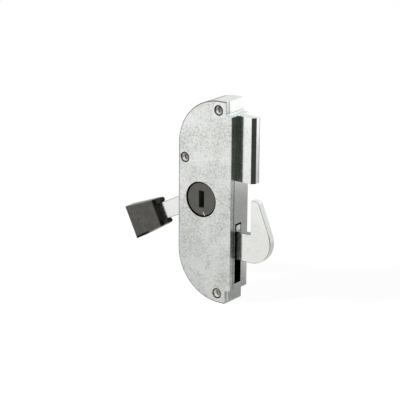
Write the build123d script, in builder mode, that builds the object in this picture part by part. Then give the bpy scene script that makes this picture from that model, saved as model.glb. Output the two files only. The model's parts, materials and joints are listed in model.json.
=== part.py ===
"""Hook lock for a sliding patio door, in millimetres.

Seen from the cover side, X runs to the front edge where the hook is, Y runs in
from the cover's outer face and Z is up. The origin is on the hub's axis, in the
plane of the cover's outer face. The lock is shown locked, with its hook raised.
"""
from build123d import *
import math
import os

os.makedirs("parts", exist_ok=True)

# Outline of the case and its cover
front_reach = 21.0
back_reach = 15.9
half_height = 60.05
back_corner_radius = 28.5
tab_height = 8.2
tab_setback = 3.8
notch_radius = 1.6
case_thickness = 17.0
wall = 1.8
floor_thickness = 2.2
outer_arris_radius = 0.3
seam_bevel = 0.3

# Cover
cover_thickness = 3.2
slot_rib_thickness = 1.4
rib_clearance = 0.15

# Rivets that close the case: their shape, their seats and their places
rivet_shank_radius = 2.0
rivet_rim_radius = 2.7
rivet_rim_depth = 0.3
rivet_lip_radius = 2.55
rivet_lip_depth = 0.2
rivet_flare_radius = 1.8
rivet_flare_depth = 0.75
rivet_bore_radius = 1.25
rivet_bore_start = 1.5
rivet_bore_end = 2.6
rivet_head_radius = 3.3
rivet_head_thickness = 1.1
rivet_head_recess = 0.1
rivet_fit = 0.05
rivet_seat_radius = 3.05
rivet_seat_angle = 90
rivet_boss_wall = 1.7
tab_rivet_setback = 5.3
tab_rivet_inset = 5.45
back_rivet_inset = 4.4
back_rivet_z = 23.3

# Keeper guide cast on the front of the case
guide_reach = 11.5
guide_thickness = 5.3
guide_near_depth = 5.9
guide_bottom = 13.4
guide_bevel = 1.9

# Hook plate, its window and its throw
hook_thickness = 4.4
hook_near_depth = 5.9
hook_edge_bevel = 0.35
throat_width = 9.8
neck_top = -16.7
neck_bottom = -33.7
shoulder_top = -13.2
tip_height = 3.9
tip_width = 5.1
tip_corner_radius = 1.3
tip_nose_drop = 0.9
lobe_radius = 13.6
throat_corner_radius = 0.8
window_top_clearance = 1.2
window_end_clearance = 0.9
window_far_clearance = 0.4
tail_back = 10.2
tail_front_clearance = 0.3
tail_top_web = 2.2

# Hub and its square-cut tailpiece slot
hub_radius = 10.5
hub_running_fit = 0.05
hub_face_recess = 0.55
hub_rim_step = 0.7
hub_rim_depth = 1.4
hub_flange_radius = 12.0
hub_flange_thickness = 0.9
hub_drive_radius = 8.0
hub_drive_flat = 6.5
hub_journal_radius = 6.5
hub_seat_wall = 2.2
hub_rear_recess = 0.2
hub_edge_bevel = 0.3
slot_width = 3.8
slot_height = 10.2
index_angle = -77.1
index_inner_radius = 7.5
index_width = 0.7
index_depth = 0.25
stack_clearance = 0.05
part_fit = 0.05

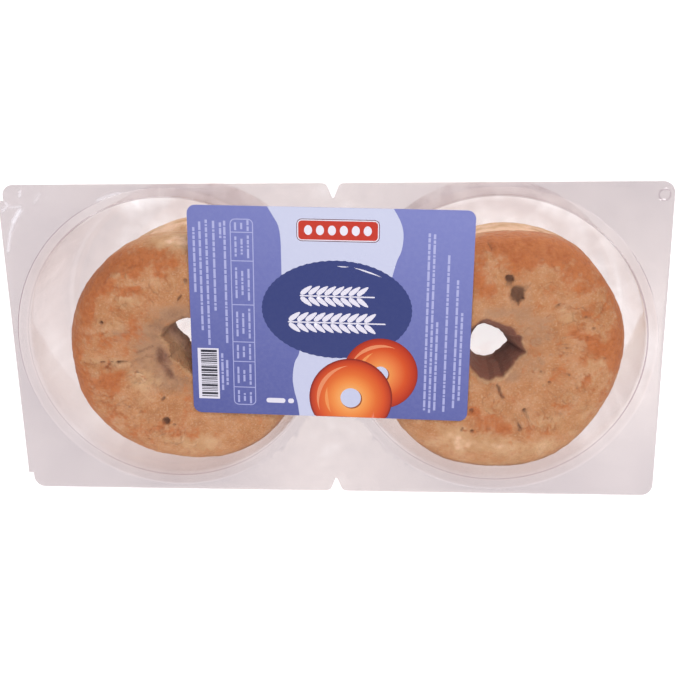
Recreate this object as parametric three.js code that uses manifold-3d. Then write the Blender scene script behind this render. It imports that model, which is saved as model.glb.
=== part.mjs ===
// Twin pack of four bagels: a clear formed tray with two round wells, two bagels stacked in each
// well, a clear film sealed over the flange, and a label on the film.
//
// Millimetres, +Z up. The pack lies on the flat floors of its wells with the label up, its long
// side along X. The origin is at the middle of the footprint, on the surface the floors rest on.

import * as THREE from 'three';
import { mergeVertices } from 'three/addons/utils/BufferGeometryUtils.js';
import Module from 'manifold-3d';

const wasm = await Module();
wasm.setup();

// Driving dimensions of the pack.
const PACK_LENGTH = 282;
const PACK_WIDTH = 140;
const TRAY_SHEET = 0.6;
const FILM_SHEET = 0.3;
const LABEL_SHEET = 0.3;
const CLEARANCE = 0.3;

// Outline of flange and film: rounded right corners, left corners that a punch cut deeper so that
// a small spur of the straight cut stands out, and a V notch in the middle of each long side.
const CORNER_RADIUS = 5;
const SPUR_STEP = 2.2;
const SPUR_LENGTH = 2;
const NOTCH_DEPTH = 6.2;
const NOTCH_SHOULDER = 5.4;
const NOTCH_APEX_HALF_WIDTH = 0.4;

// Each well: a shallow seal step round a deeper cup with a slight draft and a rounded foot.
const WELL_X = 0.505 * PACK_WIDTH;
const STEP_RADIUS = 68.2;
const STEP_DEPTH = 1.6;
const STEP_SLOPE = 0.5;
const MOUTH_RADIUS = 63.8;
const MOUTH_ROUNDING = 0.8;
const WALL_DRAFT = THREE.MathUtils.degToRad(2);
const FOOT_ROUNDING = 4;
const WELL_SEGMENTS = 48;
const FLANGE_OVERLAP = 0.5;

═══

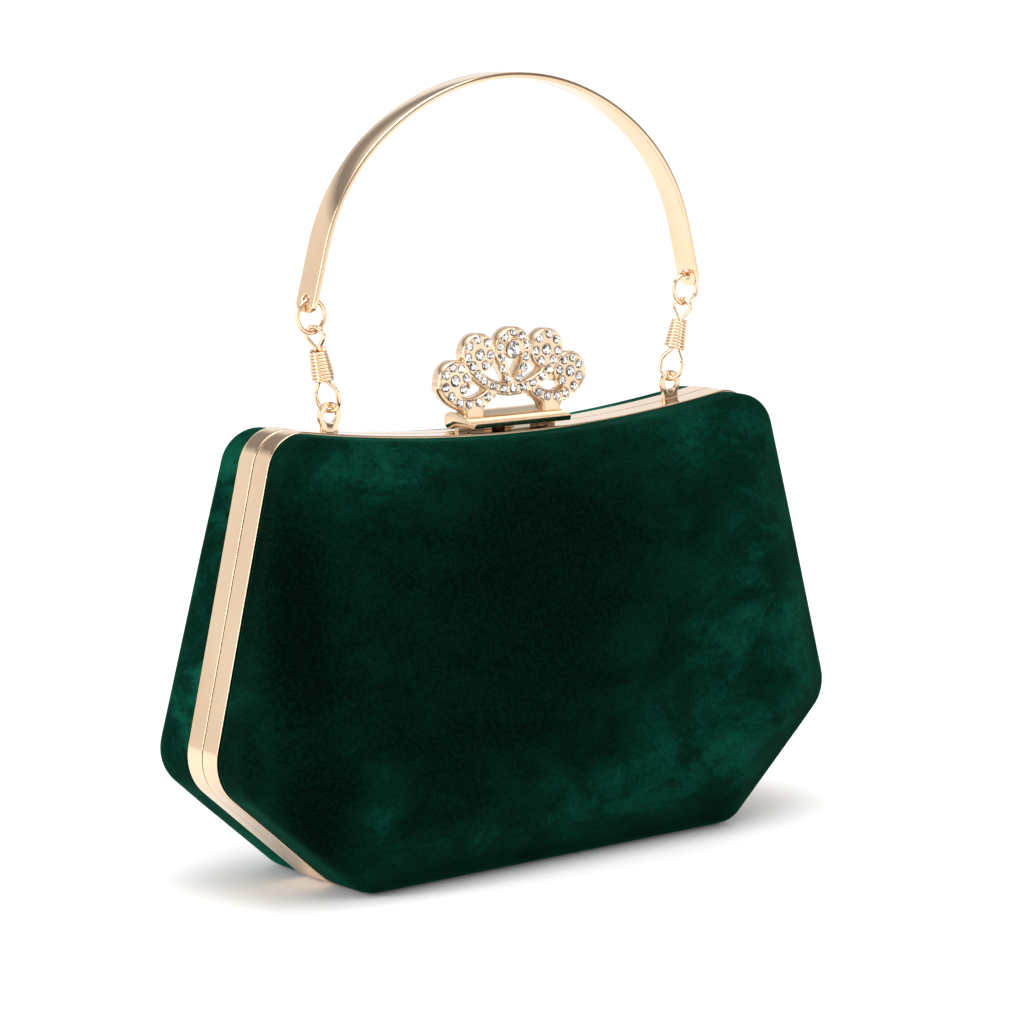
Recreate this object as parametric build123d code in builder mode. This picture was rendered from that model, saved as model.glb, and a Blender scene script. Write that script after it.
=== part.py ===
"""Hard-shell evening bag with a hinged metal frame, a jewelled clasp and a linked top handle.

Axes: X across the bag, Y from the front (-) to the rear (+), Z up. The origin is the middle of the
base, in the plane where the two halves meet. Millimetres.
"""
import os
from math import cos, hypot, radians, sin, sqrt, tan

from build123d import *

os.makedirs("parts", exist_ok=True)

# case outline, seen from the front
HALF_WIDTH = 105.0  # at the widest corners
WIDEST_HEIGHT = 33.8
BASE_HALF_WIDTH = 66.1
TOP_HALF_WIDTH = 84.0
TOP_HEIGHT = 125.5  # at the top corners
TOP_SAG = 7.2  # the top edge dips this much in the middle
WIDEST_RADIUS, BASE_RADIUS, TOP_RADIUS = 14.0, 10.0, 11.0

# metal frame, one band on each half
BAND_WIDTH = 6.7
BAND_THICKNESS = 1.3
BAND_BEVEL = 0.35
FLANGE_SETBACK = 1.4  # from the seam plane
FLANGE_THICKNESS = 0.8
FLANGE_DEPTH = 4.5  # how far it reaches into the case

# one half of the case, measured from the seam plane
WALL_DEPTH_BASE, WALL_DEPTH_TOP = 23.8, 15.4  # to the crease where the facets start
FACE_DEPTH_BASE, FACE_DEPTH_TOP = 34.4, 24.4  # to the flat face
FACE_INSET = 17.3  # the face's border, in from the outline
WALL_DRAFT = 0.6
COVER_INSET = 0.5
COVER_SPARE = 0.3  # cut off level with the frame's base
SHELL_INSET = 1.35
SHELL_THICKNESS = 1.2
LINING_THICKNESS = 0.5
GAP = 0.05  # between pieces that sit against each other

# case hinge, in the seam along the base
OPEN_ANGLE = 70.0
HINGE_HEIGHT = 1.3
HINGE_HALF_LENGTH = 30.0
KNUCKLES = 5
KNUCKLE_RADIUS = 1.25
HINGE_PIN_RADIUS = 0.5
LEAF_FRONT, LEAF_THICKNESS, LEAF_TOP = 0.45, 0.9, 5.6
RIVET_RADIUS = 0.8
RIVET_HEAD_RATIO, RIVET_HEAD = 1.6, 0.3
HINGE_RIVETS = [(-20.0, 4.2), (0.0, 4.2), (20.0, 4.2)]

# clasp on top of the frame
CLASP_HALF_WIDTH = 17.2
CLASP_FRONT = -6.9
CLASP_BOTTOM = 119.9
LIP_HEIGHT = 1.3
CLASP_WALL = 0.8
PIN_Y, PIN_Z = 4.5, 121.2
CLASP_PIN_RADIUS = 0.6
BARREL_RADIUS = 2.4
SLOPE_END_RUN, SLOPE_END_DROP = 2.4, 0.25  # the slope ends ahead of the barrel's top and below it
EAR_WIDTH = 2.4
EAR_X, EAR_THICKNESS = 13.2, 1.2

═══

• Directive: Above are the records; from them, give again exactly the lines from the one containing "Recreate this object as parametric build123d" through the one containing "linked top handle.", both included.

• Finished task:
Recreate this object as parametric build123d code in builder mode. This picture was rendered from that model, saved as model.glb, and a Blender scene script. Write that script after it.
=== part.py ===
"""Hard-shell evening bag with a hinged metal frame, a jewelled clasp and a linked top handle.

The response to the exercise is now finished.